> _DATA_:
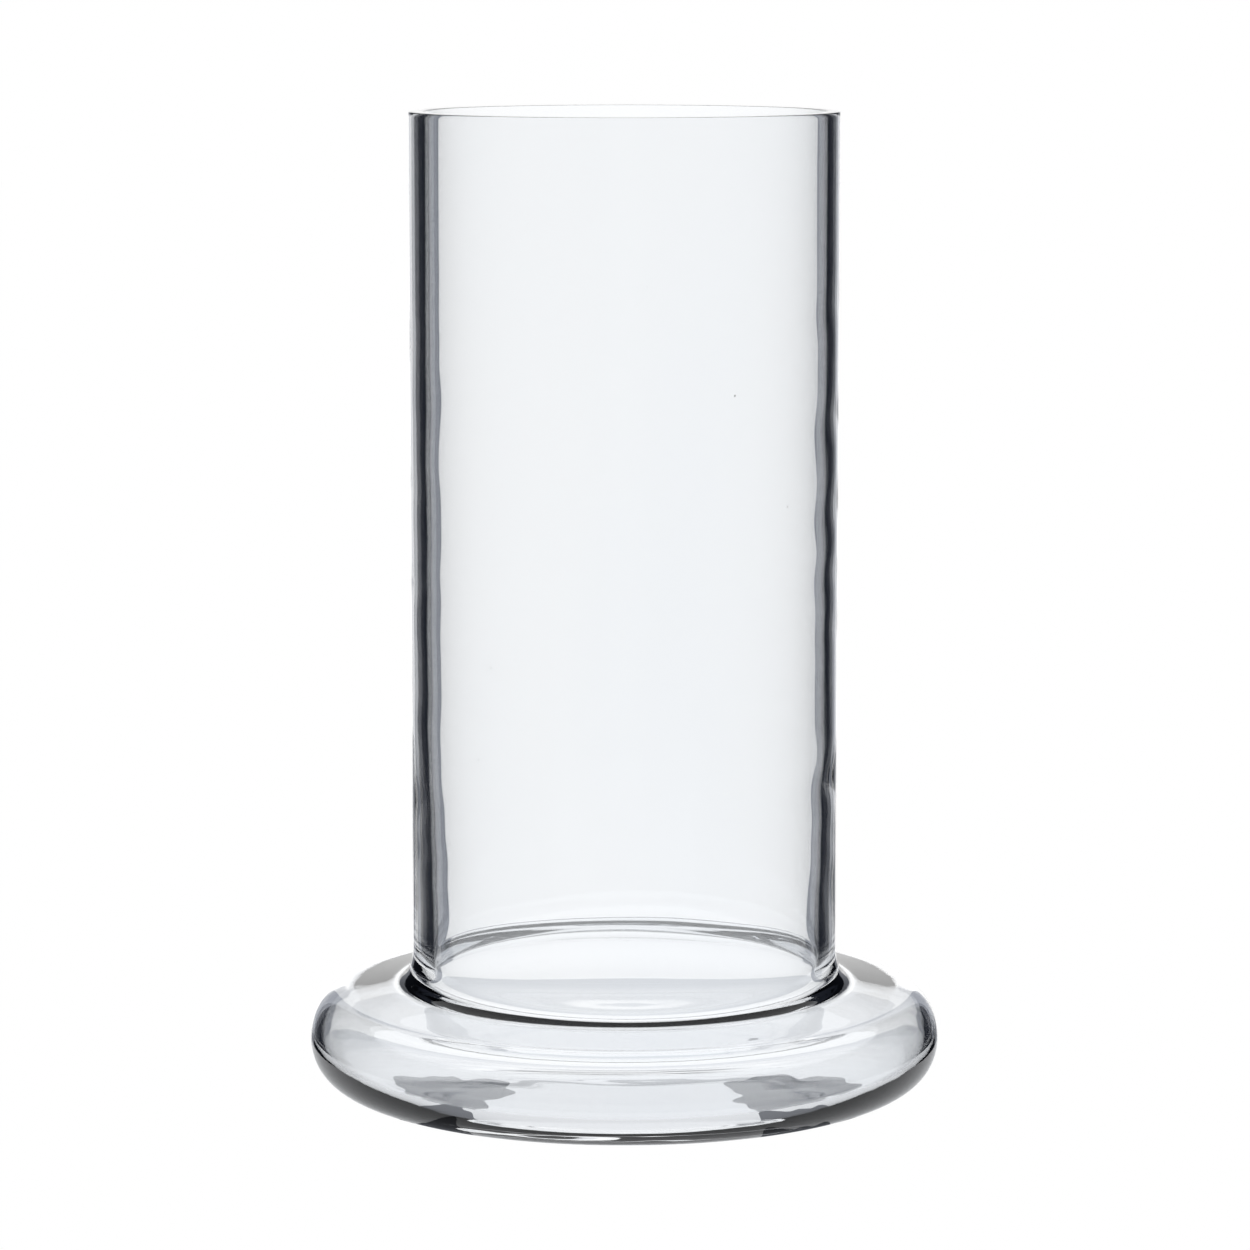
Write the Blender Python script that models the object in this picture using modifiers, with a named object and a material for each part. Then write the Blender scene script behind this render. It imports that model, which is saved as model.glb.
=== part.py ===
"""Clear glass cylinder vase with a hollow blown ring at its foot.

The vase is one blown piece of glass. It is modelled as the four stretches that its wall falls into, each
a turned shape with a hairline joint to the next: the cylinder with its flat cut rim, the shoulder where
the wall flares out over the hollow ring, the rounded bowl that the ring stands on, and the floor with a
slight push-up underneath.

Units are metres, +Z is up, and the origin is at the middle of the circle that the vase stands on.
"""

import math

import bpy

# Driving dimensions, in metres.
HEIGHT = 0.300
CYLINDER_RADIUS = 0.0648
CYLINDER_FOOT_RADIUS = 0.0655
WALL_AT_RIM = 0.0044
WALL_AT_FOOT = 0.0056
THICKENING_HEIGHT = 0.1150

CREASE_RADIUS = 0.0698
CREASE_HEIGHT = 0.0320
FLARE_RISE = 0.0112
INNER_BEND = 0.0050
INNER_CORNER_HEIGHT = 0.0308

RING_RADIUS = 0.0974
RING_EQUATOR_HEIGHT = 0.0148
RING_TOP_HEIGHT = 0.0297
RING_TOP_RADIUS = 0.0847
RING_TOP_FULLNESS = 2.12
RING_WALL = 0.0040

STANDING_OUTER_RADIUS = 0.0819
STANDING_INNER_RADIUS = 0.0720
UNDERSIDE_FULLNESS = 2.15
FLOOR_THICKNESS = 0.0065
PUSH_UP = 0.0025

RIM_EDGE_RADIUS = 0.0004
FLOOR_JOINT_RADIUS = 0.0700
JOINT_GAP = 0.0003

# How finely each turned shape is divided.
TURN_STEPS = 72
FLARE_STEPS = 6
THICKENING_STEPS = 6
QUARTER_STEPS = 9
RIM_EDGE_STEPS = 2
FLOOR_STEPS = 5
MERGE_DISTANCE = 0.00001
SHARP_ANGLE = math.radians(35)

# Clear, colourless glass.
GLASS_COLOUR = (0.93, 0.95, 0.96, 1.0)
GLASS_ROUGHNESS = 0.02
GLASS_IOR = 1.5

# Derived dimensions.
RIM_INNER_RADIUS = CYLINDER_RADIUS - WALL_AT_RIM
FOOT_INNER_RADIUS = CYLINDER_FOOT_RADIUS - WALL_AT_FOOT
FLARE_HEIGHT = CREASE_HEIGHT + FLARE_RISE
BEND_HEIGHT = INNER_CORNER_HEIGHT + INNER_BEND
CEILING_HEIGHT = RING_TOP_HEIGHT - RING_WALL


def arc(centre, half_width, half_height, start, end, steps, fullness=2.0):
    """Points (radius, height) round an oval, from one angle to another, in degrees.

    A fullness of 2 makes an ellipse, and a larger one fills its corners out."""
    points = []
    for step in range(steps + 1):
        angle = math.radians(start + (end - start) * step / steps)
        across = math.copysign(abs(math.cos(angle)) ** (2 / fullness), math.cos(angle))
        up = math.copysign(abs(math.sin(angle)) ** (2 / fullness), math.sin(angle))
        points.append((centre[0] + half_width * across, centre[1] + half_height * up))
    return points


def underside_height(radius):
    """Height of the underside within the standing face: a shallow cosine dome."""
    return PUSH_UP * (1 + math.cos(math.pi * radius / STANDING_INNER_RADIUS)) / 2


def outer_radius(height):
    """Radius of the cylinder's outside, which narrows a little from the flare to the rim."""
    rise = (height - FLARE_HEIGHT) / (HEIGHT - FLARE_HEIGHT)
    return CYLINDER_FOOT_RADIUS + (CYLINDER_RADIUS - CYLINDER_FOOT_RADIUS) * rise


def thickening():
    """The inside of the cylinder from the joint up to where the wall reaches the thickness of the rim."""
    thin_radius = outer_radius(THICKENING_HEIGHT) - WALL_AT_RIM
    foot = FLARE_HEIGHT + JOINT_GAP
    points = []
    for step in range(THICKENING_STEPS + 1):
        share = (1 - math.cos(math.pi * step / THICKENING_STEPS)) / 2
        radius = FOOT_INNER_RADIUS + (thin_radius - FOOT_INNER_RADIUS) * share
        points.append((radius, foot + (THICKENING_HEIGHT - foot) * step / THICKENING_STEPS))
    return points


def cylinder_wall_profile():
    """Tube, thicker towards the foot. Its rim is cut flat, with both edges just broken by polishing."""
    edge = RIM_EDGE_RADIUS
    foot = FLARE_HEIGHT + JOINT_GAP
    outer_edge = arc((CYLINDER_RADIUS - edge, HEIGHT - edge), edge, edge, 90, 0, RIM_EDGE_STEPS)
    inner_edge = arc((RIM_INNER_RADIUS + edge, HEIGHT - edge), edge, edge, 180, 90, RIM_EDGE_STEPS)
    return outer_edge + [(CYLINDER_FOOT_RADIUS, foot)] + thickening() + inner_edge


def foot_shoulder_profile():
    """The wall flares out to a crease, then rolls over to the ring's widest circle."""
    foot = RING_EQUATOR_HEIGHT + JOINT_GAP
    flare = CREASE_RADIUS - CYLINDER_FOOT_RADIUS
    outside = arc((CREASE_RADIUS, FLARE_HEIGHT), flare, FLARE_RISE, 180, 270, FLARE_STEPS)
    shoulder_centre = (RING_TOP_RADIUS, foot)
    across = RING_RADIUS - RING_TOP_RADIUS
    outside += arc(shoulder_centre, across, RING_TOP_HEIGHT - foot, 90, 0, QUARTER_STEPS, RING_TOP_FULLNESS)

    inside = arc(shoulder_centre, across - RING_WALL, CEILING_HEIGHT - foot, 0, 90, QUARTER_STEPS,
                 RING_TOP_FULLNESS)
    bend_centre = (FOOT_INNER_RADIUS + INNER_BEND, BEND_HEIGHT)
    inside += arc(bend_centre, INNER_BEND, INNER_BEND, 270, 180, FLARE_STEPS)
    inside.append((FOOT_INNER_RADIUS, FLARE_HEIGHT))
    return outside + inside


def foot_bowl_profile():
    """The ring's lower half, from the widest circle in to the flat face that the vase stands on."""
    centre = (STANDING_OUTER_RADIUS, RING_EQUATOR_HEIGHT)
    across = RING_RADIUS - STANDING_OUTER_RADIUS
    outside = arc(centre, across, RING_EQUATOR_HEIGHT, 0, -90, QUARTER_STEPS, UNDERSIDE_FULLNESS)

    joint = FLOOR_JOINT_RADIUS + JOINT_GAP
    underside = [(STANDING_INNER_RADIUS, 0), (joint, underside_height(joint)), (joint, FLOOR_THICKNESS)]

    down = RING_EQUATOR_HEIGHT - FLOOR_THICKNESS
    inside = arc(centre, across - RING_WALL, down, -90, 0, QUARTER_STEPS, UNDERSIDE_FULLNESS)
    return outside + underside + inside


def vase_floor_profile():
    """Round floor, level on top and pushed up a little underneath, so that only the bowl stands."""
    underside = []
    for step in range(FLOOR_STEPS + 1):
        radius = FLOOR_JOINT_RADIUS * (1 - step / FLOOR_STEPS)
        underside.append((radius, underside_height(radius)))
    return [(0, FLOOR_THICKNESS), (FLOOR_JOINT_RADIUS, FLOOR_THICKNESS)] + underside


def glass(name):
    """Clear glass for one stretch of the vase."""
    material = bpy.data.materials.new(name)
    material.use_nodes = True
    shader = material.node_tree.nodes["Principled BSDF"]
    shader.inputs["Base Color"].default_value = GLASS_COLOUR
    shader.inputs["Metallic"].default_value = 0.0
    shader.inputs["Roughness"].default_value = GLASS_ROUGHNESS
    shader.inputs["IOR"].default_value = GLASS_IOR
    shader.inputs["Transmission Weight"].default_value = 1.0
    return material


def turned(name, profile, collection, closed=True):
    """An object that turns the profile, a list of (radius, height), once round the Z axis.

    The profile runs down the outside first. A profile that starts and ends on the axis isn't closed."""
    edges = [(index, index + 1) for index in range(len(profile) - 1)]
    if closed:
        edges.append((len(profile) - 1, 0))
    outline = bpy.data.meshes.new(name + "_outline")
    outline.from_pydata([(radius, 0, height) for radius, height in profile], edges, [])
    part = bpy.data.objects.new(name, outline)
    collection.objects.link(part)

    screw = part.modifiers.new("turn", "SCREW")
    screw.steps = TURN_STEPS
    screw.render_steps = TURN_STEPS
    screw.use_merge_vertices = True
    screw.merge_threshold = MERGE_DISTANCE

    graph = bpy.context.evaluated_depsgraph_get()
    part.data = bpy.data.meshes.new_from_object(part.evaluated_get(graph))
    part.data.name = name
    part.modifiers.clear()
    bpy.data.meshes.remove(outline)

    part.data.shade_smooth()
    part.data.set_sharp_from_angle(angle=SHARP_ANGLE)
    part.data.materials.append(glass(name + "_glass"))


def main():
    for old in list(bpy.data.objects):
        bpy.data.objects.remove(old)
    vase = bpy.data.collections.new("cylinder_vase")
    bpy.context.scene.collection.children.link(vase)
    turned("cylinder_wall", cylinder_wall_profile(), vase)
    turned("foot_shoulder", foot_shoulder_profile(), vase)
    turned("foot_bowl", foot_bowl_profile(), vase)
    turned("vase_floor", vase_floor_profile(), vase, closed=False)


main()
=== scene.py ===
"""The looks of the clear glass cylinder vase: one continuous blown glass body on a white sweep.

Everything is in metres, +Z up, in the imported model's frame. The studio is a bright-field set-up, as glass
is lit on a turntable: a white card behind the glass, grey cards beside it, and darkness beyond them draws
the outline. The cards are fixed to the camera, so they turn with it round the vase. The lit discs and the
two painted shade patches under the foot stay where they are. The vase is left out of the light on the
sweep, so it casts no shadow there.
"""

import math

import bmesh
import bpy
import numpy as np
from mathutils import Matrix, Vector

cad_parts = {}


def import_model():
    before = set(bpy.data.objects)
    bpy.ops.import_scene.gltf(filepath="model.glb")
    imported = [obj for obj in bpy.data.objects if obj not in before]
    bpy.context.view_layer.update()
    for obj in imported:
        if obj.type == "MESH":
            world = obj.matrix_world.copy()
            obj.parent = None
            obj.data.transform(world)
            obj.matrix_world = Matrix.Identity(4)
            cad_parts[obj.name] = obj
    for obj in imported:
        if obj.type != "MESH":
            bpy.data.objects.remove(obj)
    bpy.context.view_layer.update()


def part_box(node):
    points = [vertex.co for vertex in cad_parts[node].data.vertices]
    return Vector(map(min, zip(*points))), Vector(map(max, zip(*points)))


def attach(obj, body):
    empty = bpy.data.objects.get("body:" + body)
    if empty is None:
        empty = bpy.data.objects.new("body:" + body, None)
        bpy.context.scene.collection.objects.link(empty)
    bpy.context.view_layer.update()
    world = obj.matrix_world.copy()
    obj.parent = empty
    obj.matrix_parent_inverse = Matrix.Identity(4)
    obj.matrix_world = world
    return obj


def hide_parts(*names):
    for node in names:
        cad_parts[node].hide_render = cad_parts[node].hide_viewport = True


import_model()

# ---- The vase's shape, in metres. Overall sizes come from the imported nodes. ----
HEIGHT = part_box("cylinder_wall")[1].z
CYLINDER_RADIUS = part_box("cylinder_wall")[1].x
RING_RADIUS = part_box("foot_bowl")[1].x
EQUATOR_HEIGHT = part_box("foot_bowl")[1].z
RING_TOP_HEIGHT = 0.0297
CREASE_HEIGHT = 0.0320
CREASE_RADIUS = 0.0698
RADIUS_AT_FOOT = 0.0655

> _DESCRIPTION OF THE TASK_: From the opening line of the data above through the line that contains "at its foot.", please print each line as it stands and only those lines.

> _EXERCISE RESULT_:
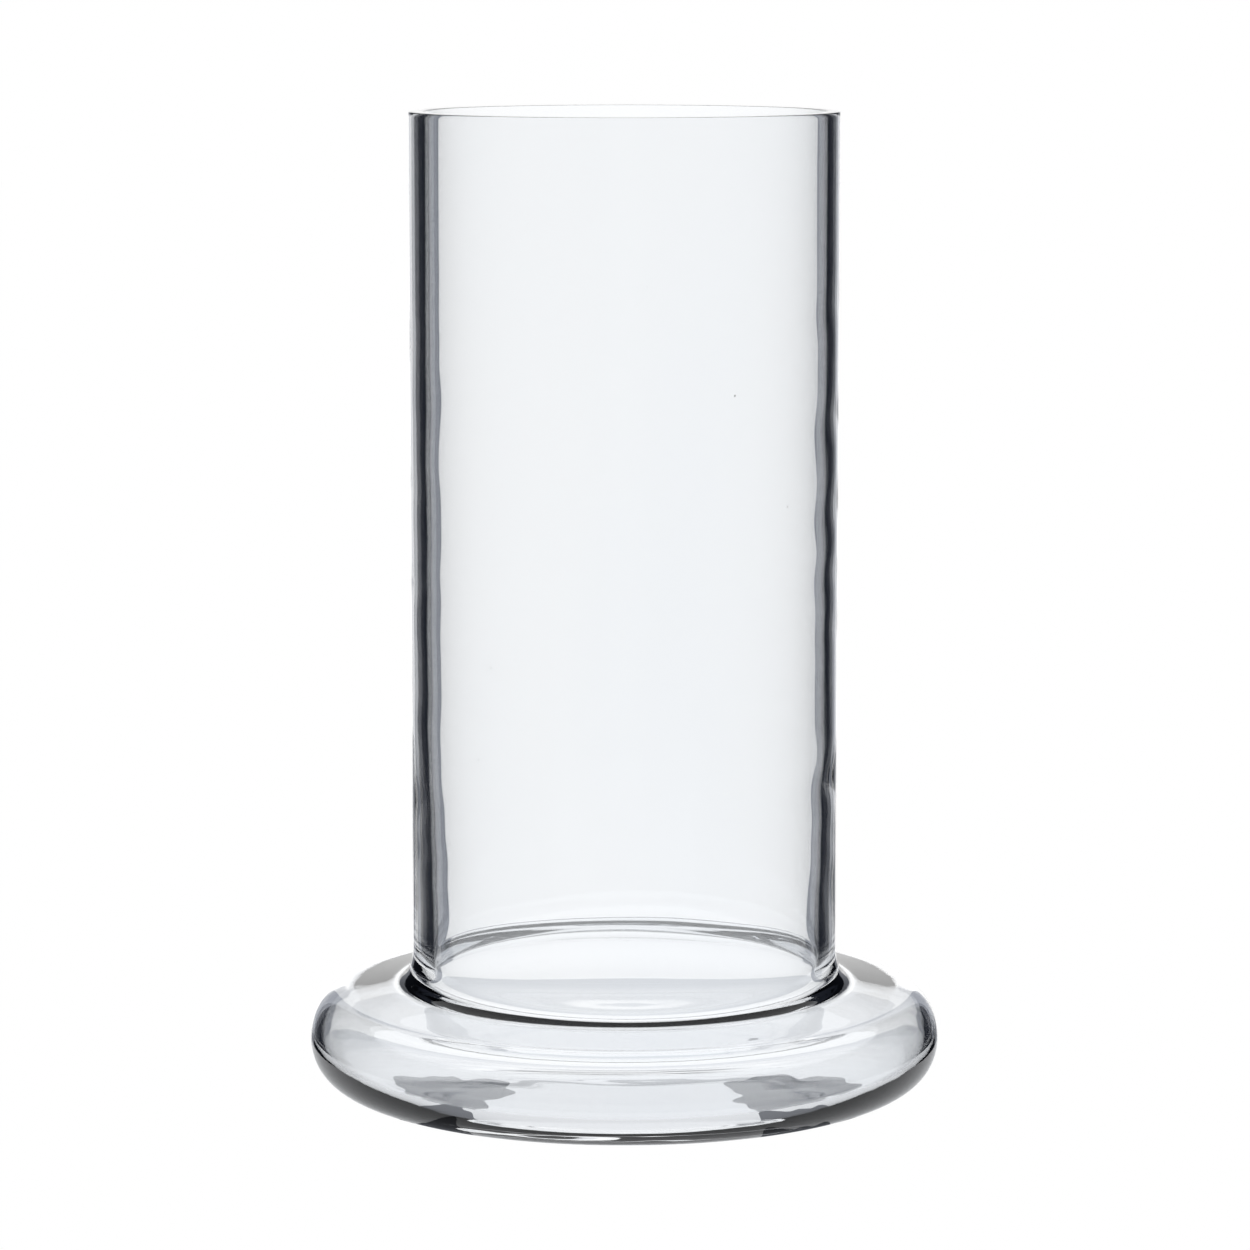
Write the Blender Python script that models the object in this picture using modifiers, with a named object and a material for each part. Then write the Blender scene script behind this render. It imports that model, which is saved as model.glb.
=== part.py ===
"""Clear glass cylinder vase with a hollow blown ring at its foot.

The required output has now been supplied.